Day 529: Grief
About 3 weeks ago I started writing a post called “things I hate about Covid-19” it was going to be a long list of things I was frustrated about much like my Things I Hate About Cancer post. But somewhere after about 10 things I abandoned it. I had started to write it to let off some steam. But it wasn’t really helping, it was just making me more sad.
Then 2 weeks ago I started trying to write about how I was feeling after my nan passed away in the early hours of Monday morning on the 29th March. But I couldn’t.
Was it writer’s block? Not knowing what to say? Was it because I felt like the walls were closing in and I was trapped. Am I depressed? Has cancer, isolation and the stress of everything we’re dealing with finally gotten to me? The truth is it is probably a combination of all of the above and I am suffering with what is commonly known as grief.
But this isn’t just any grief, it is a confused, upside down version of it because whilst I was in my own little grief bubble the world felt like it was in one giant atmospheric sphere of grief too. I wasn’t alone and yet I felt so lonely.
Pretending Everything is OK
I was feeling myself becoming slower and less focused than normal. My mood was up and down I felt irritable and angry. I wanted to cry at the smallest thing and caring less. Sometimes I was caring more. I was feeling withdrawn and unmotivated. At times I felt almost hypo. Then my energy would crash and all I wanted to do was curl up and sleep. I was finding life really really fucking hard. And all I kept telling myself was get a grip, you’re lucky, there are people who are worse off than you.
I was using every single ounce of energy to put on a brave face and pretend everything was ok – it wasn’t. I wasn’t allowing myself the space to feel and grieve.
For some reason I felt the need to pretend I was fine ALL THE TIME when I wasn’t. It was exhausting.
It isn’t really surprising I was cracking under the pressure. We haven’t’ had the best start to the year.
2020 So Far
In 2020 so far we’ve had two terrifying visits to hospital with Bilbo, he’s still on antibiotics for another 6 weeks daily. Cancer still rules our lives. We’re having to weigh up the risks for getting treatment at hospital and having Bilbo’s routine appointments. It has been reassuring and terrifying in equal measure.
I’ve changed jobs. Covid-19 has been a constant feature in our lives since early February, first on my radar from a work perspective and then more and more from a personal what does this mean for my family perspective.
My dad travelled to Canada to be with his mum in February, she died two weekends ago. And in the early hours of last Monday morning my mum’s mum died peacefully at hospital here in Milton Keynes.
My nan here in Milton Keynes was only 4.3 miles away but on that Sunday night when we got the call that she didn’t have long to live she might as well have been 4323 miles away. Being stuck at home having to stick with the choice we made to keep Bilbo safe was agonising.
Covid-19 is leaving lots of families in this agonising position – it is utterly heartbreaking and for me it felt like the final straw.

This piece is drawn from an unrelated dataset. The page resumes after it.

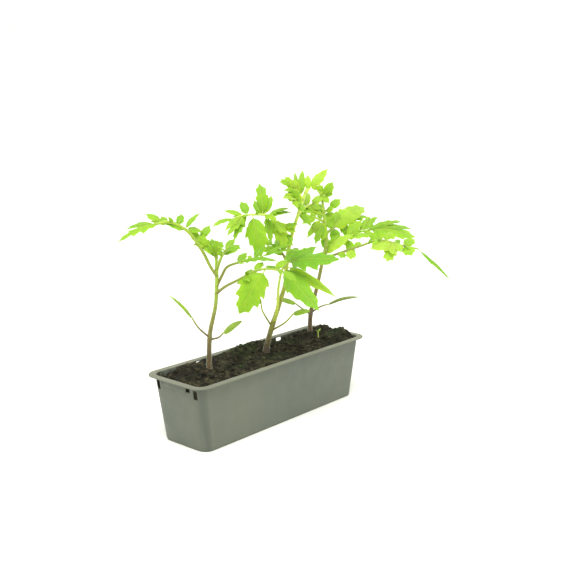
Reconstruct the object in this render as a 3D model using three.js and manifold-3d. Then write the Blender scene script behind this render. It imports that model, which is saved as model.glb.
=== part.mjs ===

I adored my nan, she was an amazing woman. Amazing for being funny, kind and thoughtful and amazing at being a total pain in the ass – which was all part of her magic. She will be missed deeply by us all, especially my boys.
So whilst we’ve been in our isolation bubble we’ve been grieving a lot. And it has been hard. We hurt and we crave the ability to step away from this house and wrap our arms around our friends and family. I miss the ability to be with people more than anything.
We’re working our way through the grief cycle in our own time and in our own way. Being focused on what I am grateful for is helping. I am also trying to focus on what I can control and not getting stressed by what I can’t control – this is NOT easy.
Cancer took away all of our control. And being back in isolation is resurfacing a lot of those feelings. We felt pretty helpless. So many people wanted to help and there wasn’t a lot they could do. However this time we NEED help. We can’t leave the house. We can’t go to the shops when we run out of stuff, or even once a week. I HATE this.
We have had one online delivery, it was a fluke. We haven’t been able to get one since.
I try every day. I’ve registered with the government. We get the at risk letters weekly, they know about us. But Tesco, Asda, Sainsburys – NOTHING. We rely on our friends. A few independent retailers who are delivering. The milkman drops off milk, bread and eggs. We have Hello Fresh for 3 meals a week.
It is not the same. And it is breaking me. I am independent, i’m not used to not being able to fix things, solve for things, organise things. But on this i’m failing.
And so now as I type this I have a long list of items we’ve run out of, I’m keeping a list in the vein hope we get a slot with one of the supermarkets and failing that wondering who we ask to put themselves at risk for us? there are no shortage of people willing to go shopping for us, I just HATE asking. This is about me not being able to do something so basic as get food shopping in for my family and I can’t handle it.
So we’re grieving, we’re grieving for the loss of family members. We’re grieving for strangers who are daily reduced to being a statistic on the news. We’re grieving for our life, as it was and knowing it won’t be the same ever again – for any of us.